When NOT to Self-Host
- Frontier model capability required: GPT-5, Claude Opus, Gemini Ultra are not available as open weights. If you need frontier quality, API is your only option.
- Team lacks infrastructure skills: Running vLLM in production requires MLOps expertise. The "savings" evaporate if you need to hire specialists.
- Low volume / prototyping: Below ~10M tokens/day, API pricing is almost always more cost-effective when you include hardware amortisation.
- Rapid iteration required: New model releases happen every few weeks. Self-hosted means you manage upgrades; cloud APIs update automatically.
Hybrid Strategy
Most production teams end up with a hybrid:
- Local 7B model for classification, routing, simple extraction — zero API cost
- Cloud API (flagship tier) for complex generation, coding, analysis
- Cloud API (reasoning tier) for hard maths, logic, planning — on demand only
Route at inference time based on query complexity — a simple heuristic or small classifier can direct 60–80% of queries to the cheap local model, dramatically reducing total API spend.
Checklist: Do You Understand This?
- What are the five main triggers for choosing self-hosted inference over cloud APIs?
- At approximately what daily token volume does self-hosting start to beat cloud API pricing?
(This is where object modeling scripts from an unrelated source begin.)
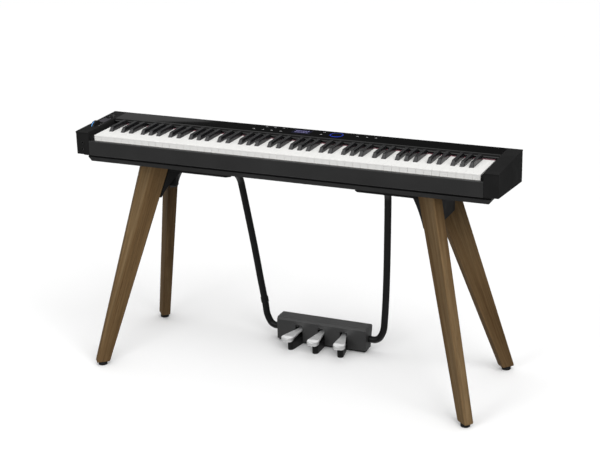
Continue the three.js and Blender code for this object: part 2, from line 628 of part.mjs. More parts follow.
function stand() {
  const group = new THREE.Group();
  for (const [side, name] of [[-1, 'left'], [1, 'right']]) {
    const place = (shape) => (side > 0 ? shape : mirrored(shape));
    add(group, `${name}_leg_bracket`, bracket(side), castBlack);
    add(group, `front_${name}_leg`, place(leg(FRONT_LEG, -LEG_TURN)), walnut);
    add(group, `rear_${name}_leg`, place(leg(REAR_LEG, LEG_TURN)), walnut);
    add(group, `front_${name}_glide`, place(glide(FRONT_LEG)), rubber);
    add(group, `rear_${name}_glide`, place(glide(REAR_LEG)), rubber);
    add(group, `${name}_arm`, arm(side), castBlack);
  }
  return group;
}

function pedals() {
  const group = new THREE.Group();
  add(group, 'pedal_housing', pedalHousing(), castBlack);
  add(group, 'pedal_base', pedalBase(), caseBlack);
  add(group, 'pedal_shaft', rod(4, [0, PEDAL_AXIS.y, PEDAL_AXIS.z], 300, 'x', 12), frameGrey);
  PEDAL_NAMES.forEach((name, i) => add(group, name, pedal(i), chrome));
  return group;
}

const digitalPiano = new THREE.Group();
digitalPiano.add(piano(), stand(), pedals());

export default digitalPiano;
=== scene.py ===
"""Looks for the digital piano on its stand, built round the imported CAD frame. Metres, +Z up."""

import math

import bmesh
import bpy
from mathutils import Matrix, Vector


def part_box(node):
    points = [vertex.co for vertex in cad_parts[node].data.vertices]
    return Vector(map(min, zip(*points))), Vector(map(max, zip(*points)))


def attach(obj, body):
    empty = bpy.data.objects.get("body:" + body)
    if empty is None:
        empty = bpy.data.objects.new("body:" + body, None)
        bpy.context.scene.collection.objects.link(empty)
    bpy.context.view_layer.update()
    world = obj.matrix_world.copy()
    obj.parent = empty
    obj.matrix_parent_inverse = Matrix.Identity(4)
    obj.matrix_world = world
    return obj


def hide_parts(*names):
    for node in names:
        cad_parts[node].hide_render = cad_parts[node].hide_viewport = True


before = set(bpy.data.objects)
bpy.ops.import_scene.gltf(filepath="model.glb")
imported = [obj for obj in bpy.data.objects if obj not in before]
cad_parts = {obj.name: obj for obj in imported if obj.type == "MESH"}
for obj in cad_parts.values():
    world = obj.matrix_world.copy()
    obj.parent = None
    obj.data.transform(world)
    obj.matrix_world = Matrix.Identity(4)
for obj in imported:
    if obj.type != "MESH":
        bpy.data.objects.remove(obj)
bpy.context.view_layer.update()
MM = 0.001


# ---------------------------------------------------------------- places
# The piano body has its own frame in mm: Y from the front of the end blocks, Z from the foot of the rail.
BODY_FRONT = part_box("left_end_block")[0].y
BODY_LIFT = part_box("front_rail")[0].z


def at(x, y, z):
    """A place in the piano body, in mm, as a point of the shared frame."""
    return Vector((x * MM, y * MM + BODY_FRONT, z * MM + BODY_LIFT))


def on_floor(x, y, z):
    """A place of the stand, in mm from the origin on the floor."""
    return Vector((x * MM, y * MM, z * MM))


def in_metres(x, y, z):
    """A place that is already measured in the shared frame."""
    return Vector((x, y, z))


def in_body(node):
    """Lowest and highest corner of a CAD node, in the piano body's mm."""
    lo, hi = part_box(node)
    shift = Vector((0, BODY_FRONT, BODY_LIFT))
    return (lo - shift) / MM, (hi - shift) / MM


PANEL_LO, PANEL_HI = in_body("touch_panel")
BLOCK_HI = in_body("right_end_block")[1]
RAIL_LO, RAIL_HI = in_body("front_rail")
TOP_FRONT = 71.5                # height of the sloping top at the front of the body
TOP_REAR = BLOCK_HI.z
DEPTH = BLOCK_HI.y


def top_at(y):
    """Height of the sloping top at this depth."""
    return TOP_FRONT + (TOP_REAR - TOP_FRONT) * y / DEPTH


def add_object(name, data):
    """A new object in the scene for this mesh, light or camera."""
    made = bpy.data.objects.new(name, data)
    bpy.context.scene.collection.objects.link(made)
    return made


# ---------------------------------------------------------------- materials
def fill_ramp(node, stops):
    """Sets a colour ramp to these (place, colour) stops."""
    elements = node.color_ramp.elements
    while len(elements) < len(stops):
        elements.new(0.5)
    for element, (place, colour) in zip(elements, stops):
        element.position = place
        element.color = (*colour, 1)


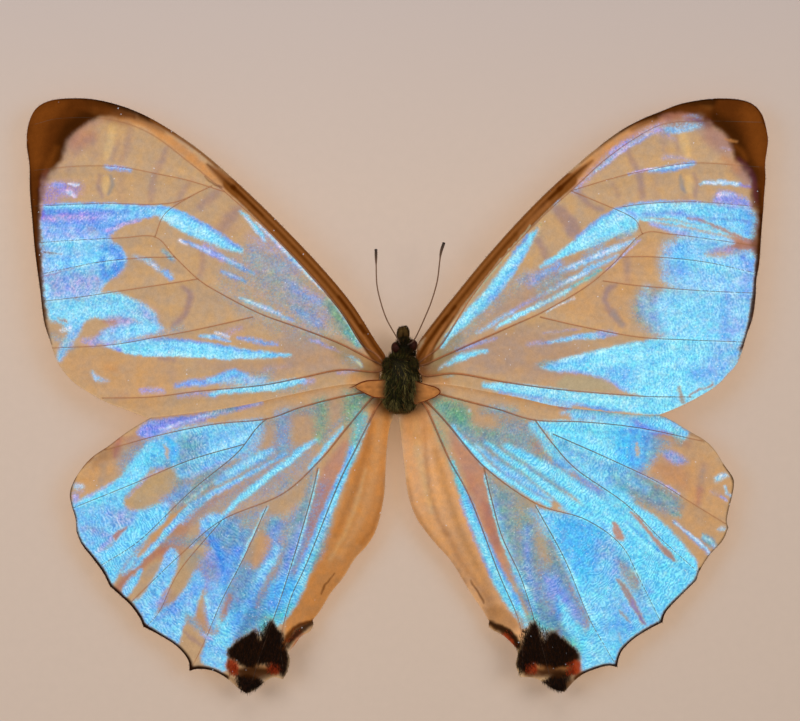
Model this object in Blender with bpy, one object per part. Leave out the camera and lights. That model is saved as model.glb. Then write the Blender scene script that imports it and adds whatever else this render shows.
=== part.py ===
"""A spread butterfly specimen without its abdomen, resting on the flat underside of its thorax.

Metres, +Z up. +Y is towards the head and +X is the animal's right. The origin is the middle of the
thorax's flat underside. Wing outlines and veins are points of the photograph, in its pixels, seen
straight from above; flat() turns them into metres from the wingspan.
"""
import math

import bmesh
import bpy
from mathutils import Vector
from mathutils.geometry import delaunay_2d_cdt

MM = 0.001

# Driving sizes
WINGSPAN = 90 * MM
SPAN_PIXELS = 741.0
PIXEL = WINGSPAN / SPAN_PIXELS
ORIGIN_PIXEL = (400.5, 383.0)

WING_THICKNESS = 0.30 * MM
WING_ROOT_HEIGHT = 4.5 * MM
TIP_DROOP = 1.9 * MM
TAIL_DROOP = 1.3 * MM
FRONT_DROOP = 0.4 * MM
LAYER_OFFSET = 0.36 * MM
VEIN_LIFT = 0.16 * MM
VEIN_REACH = 1.3 * MM
# The hindwings' inner margins bend down into a gutter, where the abdomen would lie
FOLD_WIDTH = 5.6 * MM
FOLD_DROP = 1.5 * MM
INNER_MARGIN_RUN = 8
RIM_STEP = 1.5 * MM
VEIN_STEP = 2.8 * MM
CELL_STEP = 2.8 * MM
RIM_CLEAR = 0.9 * MM
VEIN_CLEAR = 1.05 * MM

# Outlines, in pixels of the photograph. Each list is one smooth run, and runs meet at corners.
LEFT_FOREWING = [
    [(385, 354.5), (375, 340), (351, 302.7), (320, 265.7), (280, 223.7), (240, 185), (200, 150.3),
     (160.3, 123.7), (130.3, 109), (100.3, 100.3), (75, 98), (50, 100.3), (35, 109), (27.8, 125),
     (26.2, 144), (29, 165), (29.4, 190), (31.3, 213), (34.7, 251.7), (39.7, 289), (43.7, 321),
     (50, 341), (58, 363.3), (72.3, 381), (89.7, 393), (108.3, 403), (129.7, 411), (148, 418)],
    [(148, 418), (180, 414.5), (215, 410), (250, 404), (283, 396.5), (318, 389), (350, 384),
     (378.9, 384.5)],
    [(378.9, 384.5), (378.9, 378), (380.8, 370), (384.2, 361.5), (385, 354.5)],
]
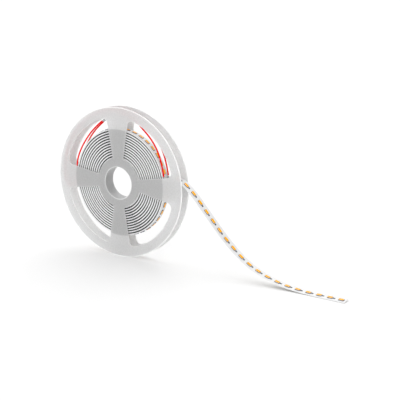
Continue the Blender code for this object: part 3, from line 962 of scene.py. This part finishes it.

- What is the Apple Silicon unified memory architecture advantage for local inference?
- What is quantisation, and what is the trade-off between Q4 and FP16?
- Name two scenarios where self-hosting is the wrong choice despite potential cost savings.
- Describe a hybrid routing strategy that balances cost and quality.